Track your coverage throughout using the CA Foundation Syllabus Tracker.
Is the CA Foundation syllabus the same for all three sessions in a year? Yes. The syllabus prescribed by ICAI applies uniformly across all three sessions in a year. ICAI announces any syllabus changes through official circulars before the relevant session.
Does the Foundation syllabus change with the new ICAI scheme? The current syllabus is based on the ICAI New Scheme of Education and Training, which came into effect from 2023. Students should always refer to the official ICAI website for the most current syllabus PDF before beginning preparation.

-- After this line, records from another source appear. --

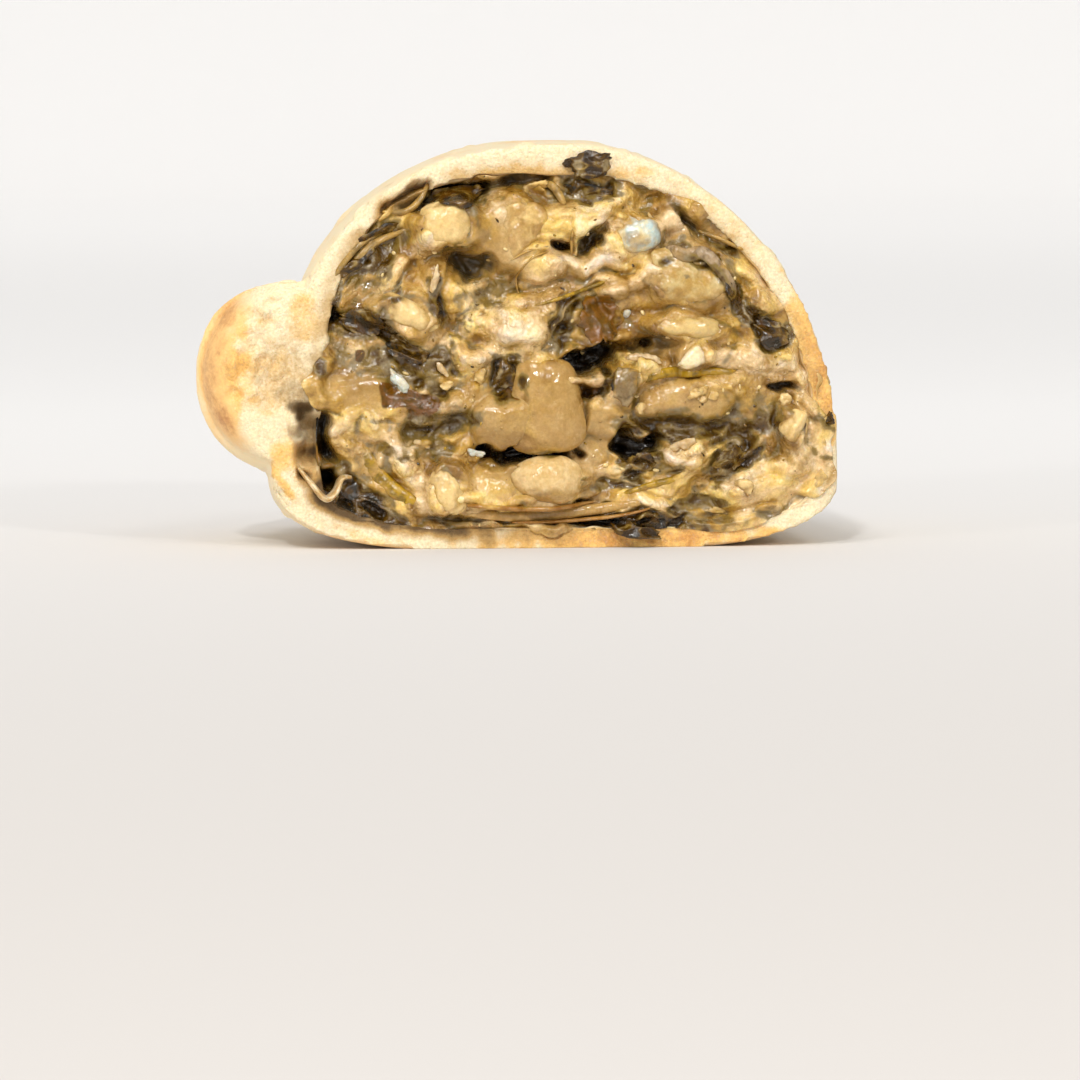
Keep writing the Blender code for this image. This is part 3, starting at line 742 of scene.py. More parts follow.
def body_edges(turn):
    """Crimp side, fold side, top and waist of the body, at a turn from the cut (0) to the corner (90 deg)."""
    taper = np.maximum(np.cos(turn), 0.0)
    swell = SWELL * np.sin(2 * np.maximum(turn, 0.0))
    crimp_side = CORNER_X - (CORNER_X - CRIMP_SIDE_X) * taper - SWELL_AT_CRIMP * swell
    fold_side = CORNER_X + (FOLD_SIDE_X - CORNER_X) * taper**FOLD_SIDE_TAPER + SWELL_AT_FOLD * swell
    top = CORNER_HEIGHT + (BODY_HEIGHT - CORNER_HEIGHT) * taper**TOP_TAPER + swell
    return crimp_side, fold_side, top, WAIST_HEIGHT * top / BODY_HEIGHT


def squareness(up, right, wall):
    return np.where(up < 0, SQUARE_BASE, np.where(right < 0, wall.crimp_square, SQUARE_FOLD_TOP))


def section_point(around, turn, wall, cap=1.0):
    """Points (x, z) of the body's section, inside the outer skin by the wall. The cap shrinks it."""
    crimp_side, fold_side, top, waist = body_edges(turn)
    low_x, high_x = crimp_side + wall.crimp, fold_side - wall.fold
    low_z, high_z = wall.base, top - wall.top
    right, up = np.cos(2 * np.pi * around), np.sin(2 * np.pi * around)
    power = 2 / squareness(up, right, wall)
    right, up = np.sign(right) * np.abs(right) ** power, np.sign(up) * np.abs(up) ** power
    reach = np.where(up > 0, high_z - waist, (waist - low_z) * BASE_PRESS)
    x = (low_x + high_x) / 2 + (high_x - low_x) / 2 * right * cap
    return x, np.maximum(waist + reach * up * cap, low_z)


def section_share(x, z, turn, wall):
    """How far out points are in the section: 0 in its middle and 1 on its skin."""
    crimp_side, fold_side, top, waist = body_edges(turn)
    low_x, high_x = crimp_side + wall.crimp, fold_side - wall.fold
    low_z, high_z = wall.base, np.maximum(top - wall.top, waist + 1)
    right = (x - (low_x + high_x) / 2) / np.maximum((high_x - low_x) / 2, 0.5)
    up = (z - waist) / np.where(z > waist, high_z - waist, (waist - low_z) * BASE_PRESS)
    square = squareness(up, right, wall)
    return (np.abs(right) ** square + np.abs(up) ** square) ** (1 / square)


def depth_turn(y, wall):
    """The turn at which a ring of the body lies, from its distance behind the cut."""
    return np.arcsin(np.clip((y - CUT_Y) / (BODY_DEPTH - wall.corner), 0.0, 0.999))


# ---- Meshes ----


def corners_of(shape):
    return np.array([tuple(corner.co) for corner in shape.verts])


def put_corners(shape, spots):
    """Moves every corner of a shape to its place, given in millimetres."""
    for corner, spot in zip(shape.verts, (spots * MM).tolist()):
        corner.co = spot


def merge(shape):
    bmesh.ops.remove_doubles(shape, verts=shape.verts, dist=WELD * MM)
    bmesh.ops.recalc_face_normals(shape, faces=shape.faces)


def wrapped_sheet(around, along, place):
    """A closed skin: a grid rolled into a tube by place(u, v), whose first and last rows are points."""
    shape = bmesh.new()
    bmesh.ops.create_grid(shape, x_segments=around, y_segments=along, size=0.5)
    flat = corners_of(shape) + 0.5
    put_corners(shape, place(flat[:, 0], flat[:, 1]))
    merge(shape)
    return shape


def new_object(name, shape):
    mesh = bpy.data.meshes.new(name)
    shape.to_mesh(mesh)
    shape.free()
    piece = bpy.data.objects.new(name, mesh)
    bpy.context.scene.collection.objects.link(piece)
    return piece


def applied(piece):
    """Replaces an object's mesh by what its modifiers make of it."""
    bpy.context.view_layer.update()
    view = piece.evaluated_get(bpy.context.evaluated_depsgraph_get())
    mesh = bpy.data.meshes.new_from_object(view)
    piece.modifiers.clear()
    piece.data = mesh


def vectors_of(items, name):
    flat = np.empty(len(items) * 3)
    items.foreach_get(name, flat)
    return flat.reshape(-1, 3)


def mesh_spots(mesh):
    return vectors_of(mesh.vertices, "co") / MM


def put_mesh_spots(mesh, spots):
    mesh.vertices.foreach_set("co", (spots * MM).ravel())
    mesh.update()


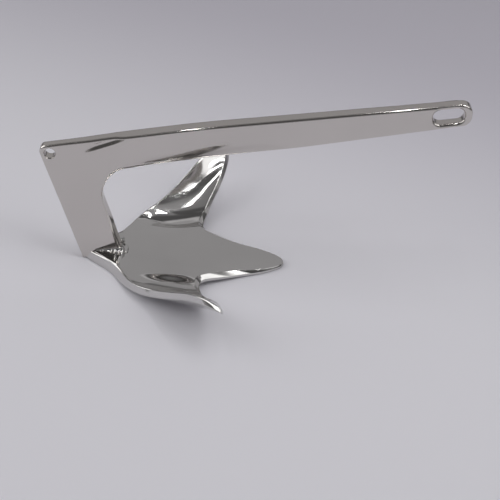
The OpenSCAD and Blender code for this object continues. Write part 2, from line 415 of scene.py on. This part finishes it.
# Lower rear rim from the middle of the crown to a side fluke's tip, and lower front edge from the
# middle of the centre fluke's tip to the same tip
RIM = np.array([[41, 0, 0], [47, 8, 0], [56, 16, 0], [66, 24, 0], [75, 34, 0.4], [83, 47, 1.5],
                [93, 61, 5], [106, 74, 9.5], [121, 87, 17.5], [138, 103, 29.7], [155, 121, 43.5],
                [171, 137, 51.5], [187, 151, 54.5]], float)
FRONT = np.array([[252.5, 0, 0], [248, 8.5, 0], [232, 17.5, 0.2], [212, 25, 1.2], [190, 34.5, 3.5],
                  [169, 44, 5], [165.5, 57, 4.5], [169.5, 74, 7], [175, 90, 14], [181.5, 105, 22.5],
                  [187, 121, 32], [190, 137, 42], [188.5, 150.5, 53.5]], float)
# At each station: width of the bevels along the rear and front edges, thickness added at both
REAR_BEVEL = np.array([5, 5, 5, 5, 5, 5, 4, 2.5, 1.5, 1, 1, 1, 1], float)
FRONT_BEVEL = np.array([1.2, 1.5, 3.5, 10, 12, 6.5, 5, 4, 4, 4, 4, 4, 3], float)
REAR_EXTRA = np.array([1, 2, 3, 3, 3, 2, 1, 1, 0.5, 0, 0, -0.5, -4], float)
FRONT_EXTRA = np.array([TIP_T - CLAW_T, TIP_T - CLAW_T, 0.7 + TIP_T - CLAW_T, 2 + TIP_T - CLAW_T,
                        -0.6, 0, 0, 0, 0, 0, 0, -1, -4], float)
# Station of the fold between the palm and a side fluke
FOLD = 6
# Reach of the crease in stations, on the palm's side and on the fluke's side
CREASE = (1.0, 0.9)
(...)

Is Section B of Paper 2 only in English? Yes. Business Correspondence and Reporting (Section B of Paper 2) is examined exclusively in English, even for candidates who choose Hindi medium for other papers.
Can the order of paper-wise preparation be changed? Yes. ICAI does not prescribe a study order. However, beginning with Paper 1 (Accounting) and Paper 3 (Quantitative Aptitude) simultaneously is recommended because both require daily practice and cannot be covered through last-minute study.
Is calculus covered in CA Foundation Quantitative Aptitude? Yes, but only at an elementary level. Basic derivatives, application of derivatives to find maxima and minima, and simple integration are included. Advanced or multiple-variable calculus is not part of the Foundation syllabus.